Friedrich: "Das war ein Witz"

"Das war ein Witz. Ich mache überhaupt nichts und er stellt mich vom Platz", echauffierte sich Friedrich nach dem Spiel. "Der Schiedsrichter konnte es mir nicht mal erklären. Ich habe ihn ungefähr zehnmal gefragt. Er meinte dann irgendwann, ich hätte geschubst."

Das Ergebnis müsste angesichts von 65 Prozent Ballbesitz, 62 Prozent gewonnener Zweikämpfe, 27:6 Torschüssen und 14:1 Ecken aus Wolfsburger Sicht eine reine Enttäuschung sein. Chef-Pragmatiker Felix Magath konnte dem einen Punkt aber doch noch etwas Gutes abgewinnen.

"Das erste Ziel war es, vom Abstiegsplatz wegzukommen. Das haben wir erreicht. Und auch die Leistung meiner Mannschaft war gut", sagte Magath.

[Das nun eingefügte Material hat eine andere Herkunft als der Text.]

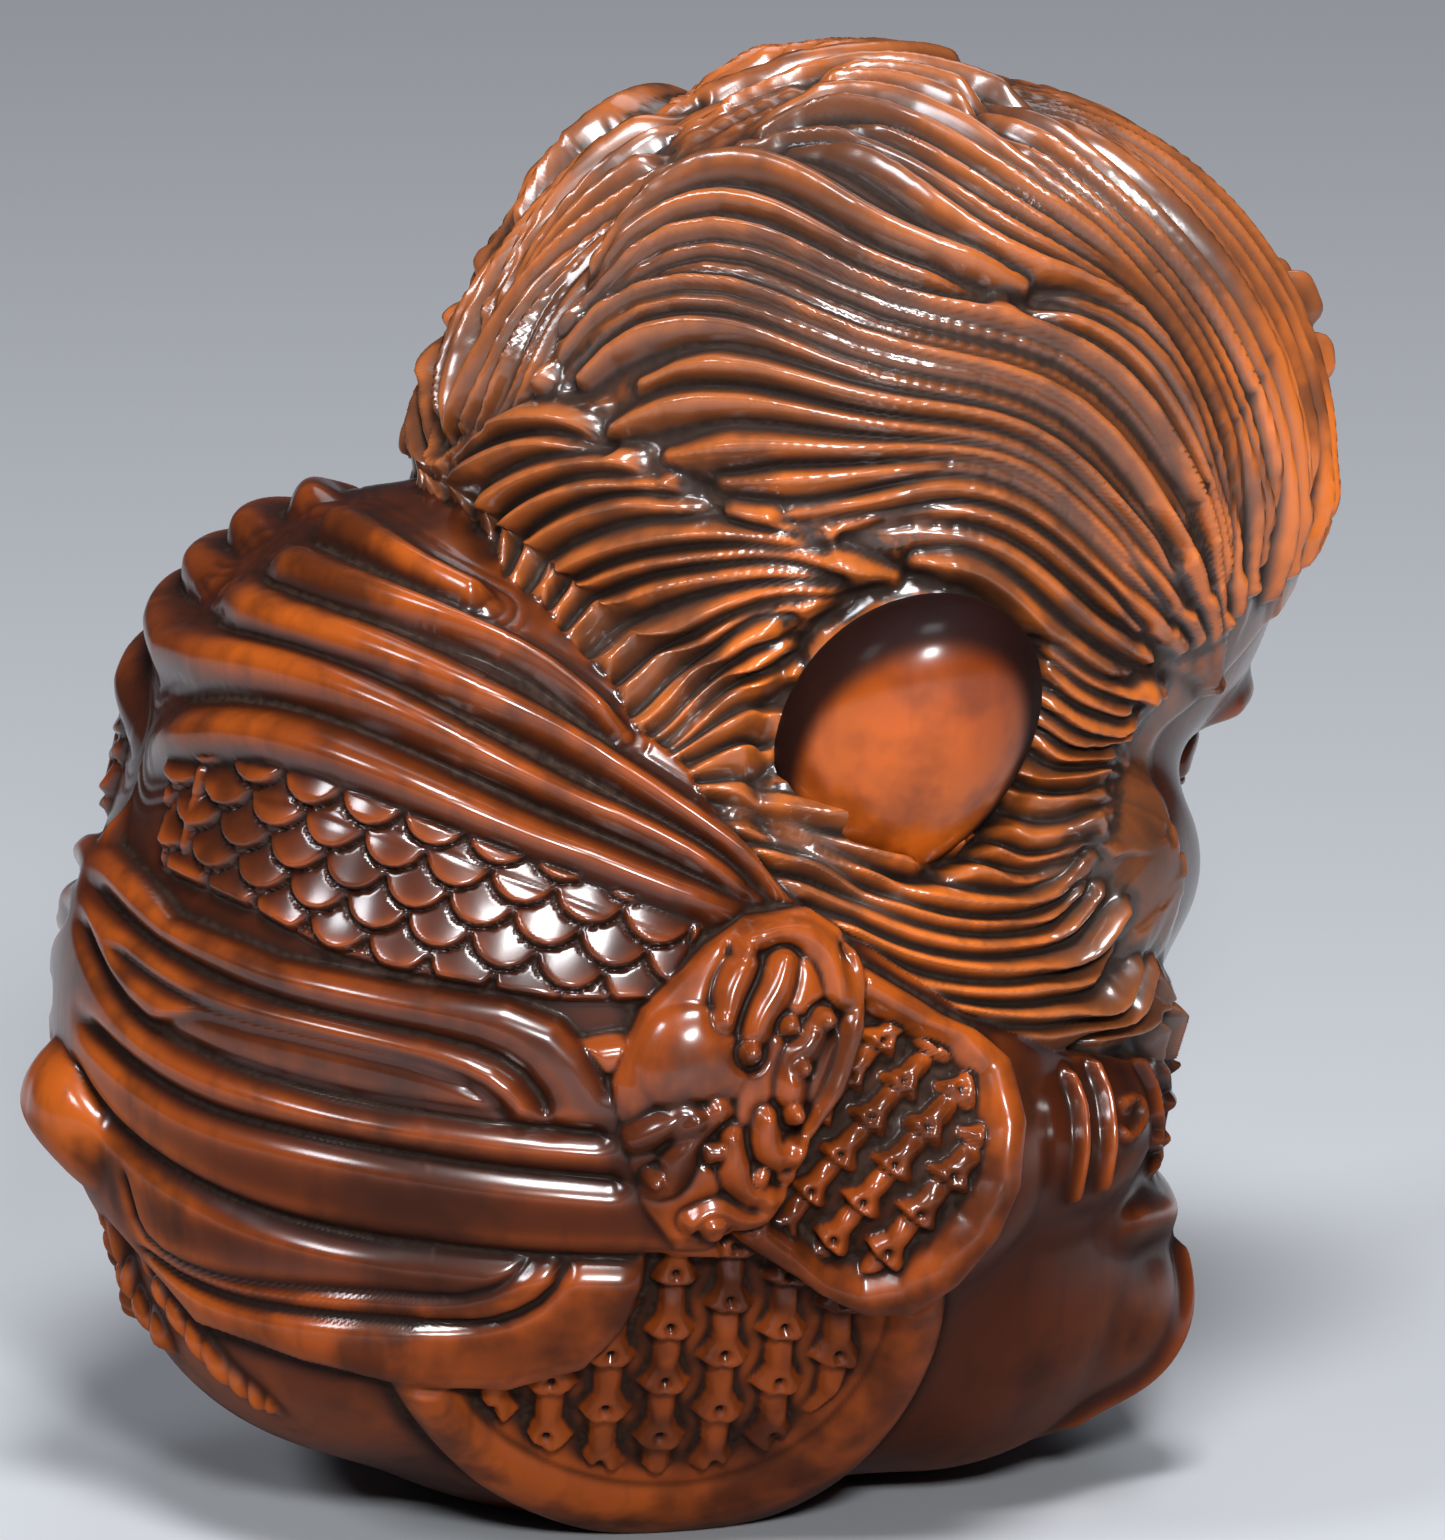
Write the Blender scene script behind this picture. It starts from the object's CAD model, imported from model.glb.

Wolfsburg zeigt erste Fortschritte

Er kann im Vergleich zu Daum nach dem soliden Auftritt vor zwei Wochen in Stuttgart bereits erste Früchte seiner Arbeit auf dem Platz sehen.

Magath ist lediglich ein paar Tage länger bei seiner neuen, alten Mannschaft. Aber Wolfsburg spielt einen deutlich leidenschaftlicheren Fußball, mit Biss und Aggressivität. Und die Mannschaft kann bis zum Ende hohes Tempo gehen.

Die Basis für die nötigen Punktgewinne im Abstiegskampf scheint gelegt. Stress gibt es allerdings mal wieder um Diego. So dominant und ehrgeizig der Brasilianer erneut auftrat, so dumm und unreif bleiben seine unverzeihlichen Aussetzer.

Die Tätlichkeit gegen Patrick Ochs war nicht die erste Entgleisung dieser Art in der laufenden Saison. "Wenn das von Diego Absicht war, war das nicht in Ordnung, keine Frage", gab Magath zu.

Da Kinhöfer die Aktion nicht gesehen und dementsprechend auch nicht geahndet hat, droht Diego ein juristisches Nachspiel.